Quando Lênin partiu da Suíça para fazer história na Rússia em 1917
Por trás da Revolução de 1917, há uma série de outros fatos, muitos dos quais desconhecidos para a maioria das pessoas que, se não tivessem ocorrido, talvez o curso da história fosse outro. No ano do centenário da morte de Vladimir Ilyich Ulyanov, o Lênin, ocorrida em 21 de janeiro de 1924, vale a pena lembrar um desses marcantes acontecimentos.
Trata-se da viagem que o líder bolchevique e outros 31 revolucionários fizeram, em abril daquele mesmo ano, de Zurique, na Suíça — onde estavam exilados — em direção à fronteira alemã, tendo como destino final a Rússia. Meses depois, em outubro, ocorreria a histórica Revolução Russa.
A épica viagem inspirou diversas obras, como os livros “Lênin no Comboio”, de Catherine Merridale e “O Trem Selado”, de Robert Service, e o filme “O Trem de Lenin”, de Damiano Damiani.
Também tem inspirado estudos, artigos e reportagens que resgatam a história para o público de hoje. Uma delas, publicada pela BBC Brasil e assinada por Pablo Esparza, reconta essa aventura repleta de ideias inusitadas e articulações políticas fundamentais para que a travessia pudesse ser feita em meio à Primeira Guerra Mundial.

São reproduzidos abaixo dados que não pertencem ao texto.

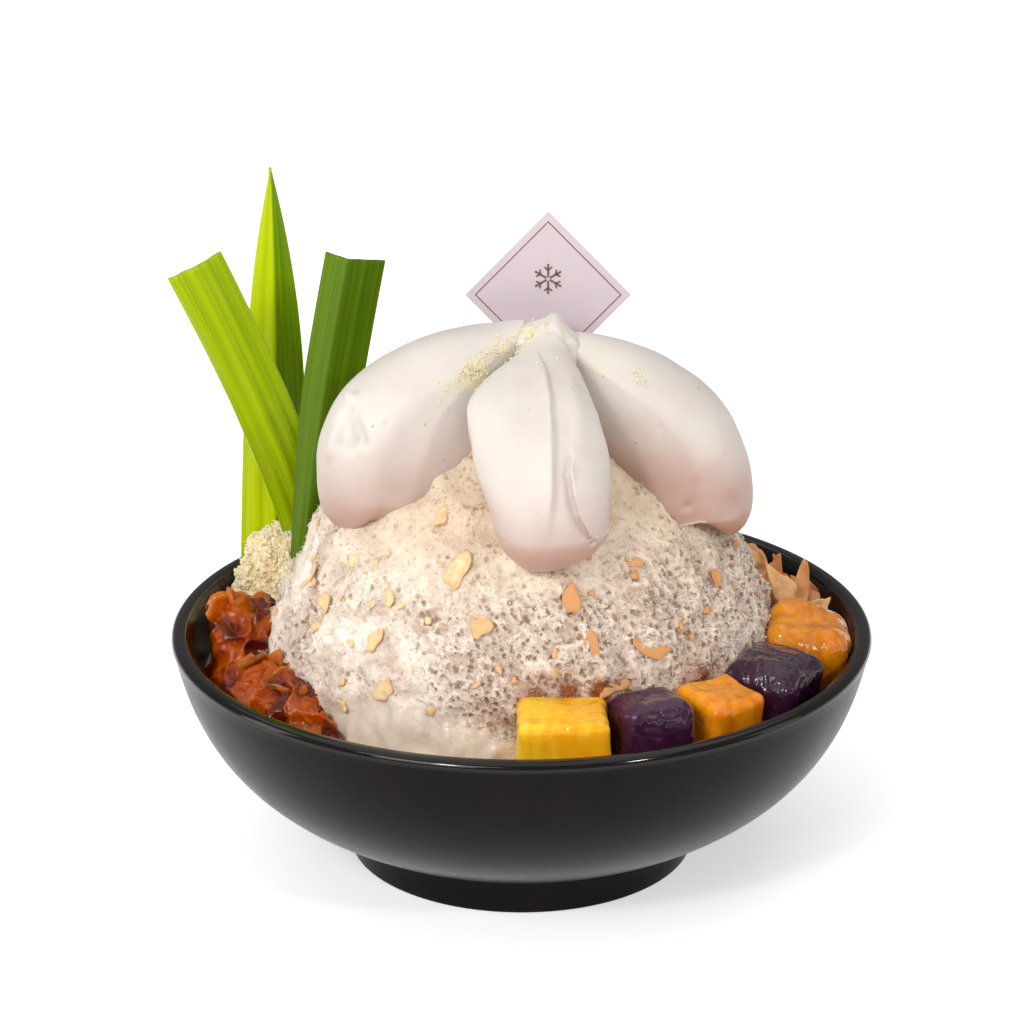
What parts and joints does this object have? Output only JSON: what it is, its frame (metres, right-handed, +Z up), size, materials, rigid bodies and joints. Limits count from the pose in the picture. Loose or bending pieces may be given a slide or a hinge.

Já na partida, na plataforma de Zurique, “as vozes que cantavam a Internacional e os gritos de animação se misturavam com acusações de traição contra o líder bolchevique e seus companheiros por terem concordado em cruzar a Alemanha, que a Rússia enfrentava no conflito mundial”, conta a reportagem.
A questão é que naquele momento, segundo explicou à BBC Mundo o professor de história da Universidade de Valladolid, Ricardo Martín, “a Alemanha estava empenhada em fazer a Rússia sair da guerra, e Lênin era um dos principais porta-vozes daqueles que queriam encerrar a participação russa na guerra. Foi por ordem do próprio kaiser que chegaram as permissões para sua saída”.
Para garantir a segurança da travessia, foi colocada em prática a ideia do “trem selado”, que consistia num “vagão com um status de extraterritorialidade semelhante ao de uma embaixada estrangeira em que os exilados poderiam viajar pelo território inimigo sem contato com os alemães”. Segundo relatado, as portas eram literalmente seladas, de maneira que os passageiros só poderiam sair no final do trajeto.
Ao chegar a Berlim, algo até hoje considerado misterioso por historiadores teria acontecido. “A teoria marxista mais difundida entendia que países economicamente atrasados como a Rússia deveriam passar por um período de capitalismo ao estilo ocidental antes de entrar no socialismo. Mas na sua chegada a São Petersburgo, o líder bolchevique defendeu uma estratégia revolucionária que omitiu esse passo intermediário”.
De acordo com a reportagem, “nenhum historiador — soviético ou ocidental — foi capaz de dar uma explicação adequada sobre isso até hoje”, disse, à BBC, Robert Service.
Após várias paradas, finalmente Lenin chegaria a São Petesburgo. A notícia, lembra a reportagem, “correu como pólvora e as autoridades locais prepararam uma grande recepção. Milhares de pessoas com cartazes e símbolos revolucionários esperavam os exilados. Era noite e muitos carregavam lanternas e tochas. A imagem da chegada se tornaria um dos ícones da Revolução Russa e da arte soviética”.
Pouco depois, Lenin escreveu as Teses de Abril, espécie de roteiro para a Revolução de Outubro. Com essas teses, “ele rompe de alguma forma com outros líderes bolcheviques que não estavam de acordo com essa estratégia: assinatura imediata da paz, processo de coletivização, não colaboração, até mesmo luta, com o governo provisório e o famoso ‘todo o poder para os sovietes’”, explicou o professor Martin.